[Data provided]

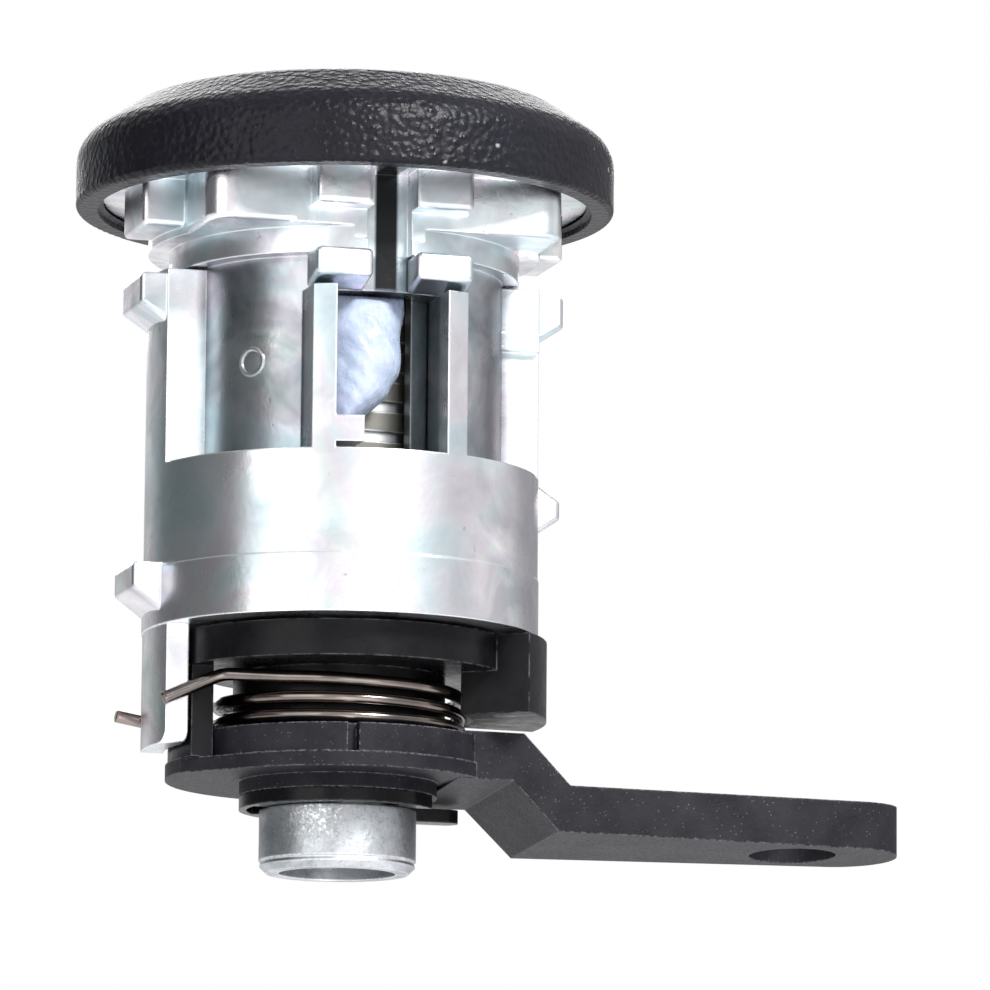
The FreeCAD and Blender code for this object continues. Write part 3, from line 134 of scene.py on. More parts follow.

---

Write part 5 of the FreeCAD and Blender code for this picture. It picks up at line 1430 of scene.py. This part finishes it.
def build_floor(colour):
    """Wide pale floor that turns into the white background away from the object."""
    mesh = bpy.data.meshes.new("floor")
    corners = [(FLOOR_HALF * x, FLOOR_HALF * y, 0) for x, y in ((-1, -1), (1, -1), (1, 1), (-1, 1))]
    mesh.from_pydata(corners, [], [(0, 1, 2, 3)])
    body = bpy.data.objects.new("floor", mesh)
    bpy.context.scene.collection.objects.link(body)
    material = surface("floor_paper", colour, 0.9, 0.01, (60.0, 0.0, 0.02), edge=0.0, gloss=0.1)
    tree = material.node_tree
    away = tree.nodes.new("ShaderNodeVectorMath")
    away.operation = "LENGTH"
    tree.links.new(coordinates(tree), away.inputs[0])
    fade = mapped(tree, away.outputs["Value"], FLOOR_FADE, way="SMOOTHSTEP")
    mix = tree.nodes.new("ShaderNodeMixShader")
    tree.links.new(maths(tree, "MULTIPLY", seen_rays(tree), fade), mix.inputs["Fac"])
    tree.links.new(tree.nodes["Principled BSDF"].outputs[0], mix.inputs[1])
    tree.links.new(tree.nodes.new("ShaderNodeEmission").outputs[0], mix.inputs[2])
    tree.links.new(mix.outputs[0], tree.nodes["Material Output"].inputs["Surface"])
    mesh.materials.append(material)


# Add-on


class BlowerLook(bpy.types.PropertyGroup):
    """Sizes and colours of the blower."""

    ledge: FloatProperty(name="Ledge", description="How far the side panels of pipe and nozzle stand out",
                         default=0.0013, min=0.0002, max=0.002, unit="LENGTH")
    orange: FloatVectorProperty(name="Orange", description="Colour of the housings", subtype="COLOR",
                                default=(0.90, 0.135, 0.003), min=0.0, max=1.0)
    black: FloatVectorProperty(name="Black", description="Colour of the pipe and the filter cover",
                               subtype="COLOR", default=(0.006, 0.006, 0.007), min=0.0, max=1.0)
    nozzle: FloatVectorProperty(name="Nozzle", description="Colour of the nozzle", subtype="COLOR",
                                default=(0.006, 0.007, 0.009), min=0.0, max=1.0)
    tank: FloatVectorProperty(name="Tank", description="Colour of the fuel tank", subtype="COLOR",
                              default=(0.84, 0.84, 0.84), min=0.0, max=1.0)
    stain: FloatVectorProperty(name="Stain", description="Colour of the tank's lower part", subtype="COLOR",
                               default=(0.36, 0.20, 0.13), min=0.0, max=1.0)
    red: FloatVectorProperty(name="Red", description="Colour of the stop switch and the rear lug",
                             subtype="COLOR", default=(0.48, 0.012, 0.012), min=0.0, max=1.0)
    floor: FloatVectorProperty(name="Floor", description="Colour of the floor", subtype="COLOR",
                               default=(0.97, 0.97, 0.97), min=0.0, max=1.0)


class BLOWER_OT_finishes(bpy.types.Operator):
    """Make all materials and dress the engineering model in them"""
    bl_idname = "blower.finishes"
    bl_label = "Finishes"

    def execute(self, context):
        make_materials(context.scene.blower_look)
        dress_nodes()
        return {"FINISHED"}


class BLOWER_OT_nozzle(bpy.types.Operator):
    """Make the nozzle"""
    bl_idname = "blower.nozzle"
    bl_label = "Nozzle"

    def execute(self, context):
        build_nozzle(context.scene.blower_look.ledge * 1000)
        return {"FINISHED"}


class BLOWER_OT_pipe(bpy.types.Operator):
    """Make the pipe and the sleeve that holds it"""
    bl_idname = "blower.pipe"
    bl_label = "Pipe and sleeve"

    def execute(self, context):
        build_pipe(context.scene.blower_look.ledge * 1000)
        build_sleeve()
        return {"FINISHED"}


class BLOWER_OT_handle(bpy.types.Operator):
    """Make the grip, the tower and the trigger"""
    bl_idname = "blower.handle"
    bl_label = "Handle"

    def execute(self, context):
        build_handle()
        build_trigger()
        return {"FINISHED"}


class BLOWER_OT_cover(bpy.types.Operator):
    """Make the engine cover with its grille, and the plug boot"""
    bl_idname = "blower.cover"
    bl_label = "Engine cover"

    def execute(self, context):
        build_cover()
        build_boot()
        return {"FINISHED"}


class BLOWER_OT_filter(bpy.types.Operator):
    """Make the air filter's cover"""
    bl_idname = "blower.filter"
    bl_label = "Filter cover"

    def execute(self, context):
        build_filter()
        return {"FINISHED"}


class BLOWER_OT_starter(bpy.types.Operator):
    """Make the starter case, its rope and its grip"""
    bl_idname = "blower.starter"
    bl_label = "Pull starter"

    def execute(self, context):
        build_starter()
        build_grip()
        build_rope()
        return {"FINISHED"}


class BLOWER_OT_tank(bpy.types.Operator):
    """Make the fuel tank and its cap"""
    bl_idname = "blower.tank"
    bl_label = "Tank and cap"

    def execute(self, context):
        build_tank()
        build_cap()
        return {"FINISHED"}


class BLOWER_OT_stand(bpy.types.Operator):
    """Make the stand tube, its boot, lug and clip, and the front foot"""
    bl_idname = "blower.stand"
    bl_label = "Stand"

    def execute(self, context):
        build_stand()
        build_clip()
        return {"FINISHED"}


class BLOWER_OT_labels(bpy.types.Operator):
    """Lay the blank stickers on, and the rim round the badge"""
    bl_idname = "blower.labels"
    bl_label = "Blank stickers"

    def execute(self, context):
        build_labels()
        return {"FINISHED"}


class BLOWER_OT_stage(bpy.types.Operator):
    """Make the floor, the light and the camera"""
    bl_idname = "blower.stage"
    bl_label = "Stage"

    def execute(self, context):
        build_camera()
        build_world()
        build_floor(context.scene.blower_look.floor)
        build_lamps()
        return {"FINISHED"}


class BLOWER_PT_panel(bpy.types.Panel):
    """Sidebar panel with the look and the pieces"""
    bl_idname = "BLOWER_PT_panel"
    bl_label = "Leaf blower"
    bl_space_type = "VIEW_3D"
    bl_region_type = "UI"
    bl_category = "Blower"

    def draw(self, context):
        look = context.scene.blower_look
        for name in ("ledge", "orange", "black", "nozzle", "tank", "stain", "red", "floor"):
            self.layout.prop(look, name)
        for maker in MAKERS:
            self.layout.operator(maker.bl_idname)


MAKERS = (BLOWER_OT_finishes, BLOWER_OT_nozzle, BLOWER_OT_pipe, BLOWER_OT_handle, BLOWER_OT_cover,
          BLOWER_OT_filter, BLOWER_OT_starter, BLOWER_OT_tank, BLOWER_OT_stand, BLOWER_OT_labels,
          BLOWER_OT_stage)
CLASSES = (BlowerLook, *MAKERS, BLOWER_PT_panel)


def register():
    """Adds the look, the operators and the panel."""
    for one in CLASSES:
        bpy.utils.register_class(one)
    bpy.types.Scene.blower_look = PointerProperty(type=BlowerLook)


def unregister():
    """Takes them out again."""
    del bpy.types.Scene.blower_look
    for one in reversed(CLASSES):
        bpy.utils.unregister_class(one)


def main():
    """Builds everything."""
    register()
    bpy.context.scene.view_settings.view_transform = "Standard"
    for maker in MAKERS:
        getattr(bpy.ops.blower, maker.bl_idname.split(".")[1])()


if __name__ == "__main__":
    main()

[Task objective]
Reproduce exactly the lines from the line with "Write part 5" to the line with "and colours of", both end lines included.

[Task answer]
Write part 5 of the FreeCAD and Blender code for this picture. It picks up at line 1430 of scene.py. This part finishes it.
def build_floor(colour):
    """Wide pale floor that turns into the white background away from the object."""
    mesh = bpy.data.meshes.new("floor")
    corners = [(FLOOR_HALF * x, FLOOR_HALF * y, 0) for x, y in ((-1, -1), (1, -1), (1, 1), (-1, 1))]
    mesh.from_pydata(corners, [], [(0, 1, 2, 3)])
    body = bpy.data.objects.new("floor", mesh)
    bpy.context.scene.collection.objects.link(body)
    material = surface("floor_paper", colour, 0.9, 0.01, (60.0, 0.0, 0.02), edge=0.0, gloss=0.1)
    tree = material.node_tree
    away = tree.nodes.new("ShaderNodeVectorMath")
    away.operation = "LENGTH"
    tree.links.new(coordinates(tree), away.inputs[0])
    fade = mapped(tree, away.outputs["Value"], FLOOR_FADE, way="SMOOTHSTEP")
    mix = tree.nodes.new("ShaderNodeMixShader")
    tree.links.new(maths(tree, "MULTIPLY", seen_rays(tree), fade), mix.inputs["Fac"])
    tree.links.new(tree.nodes["Principled BSDF"].outputs[0], mix.inputs[1])
    tree.links.new(tree.nodes.new("ShaderNodeEmission").outputs[0], mix.inputs[2])
    tree.links.new(mix.outputs[0], tree.nodes["Material Output"].inputs["Surface"])
    mesh.materials.append(material)


# Add-on


class BlowerLook(bpy.types.PropertyGroup):
    """Sizes and colours of the blower."""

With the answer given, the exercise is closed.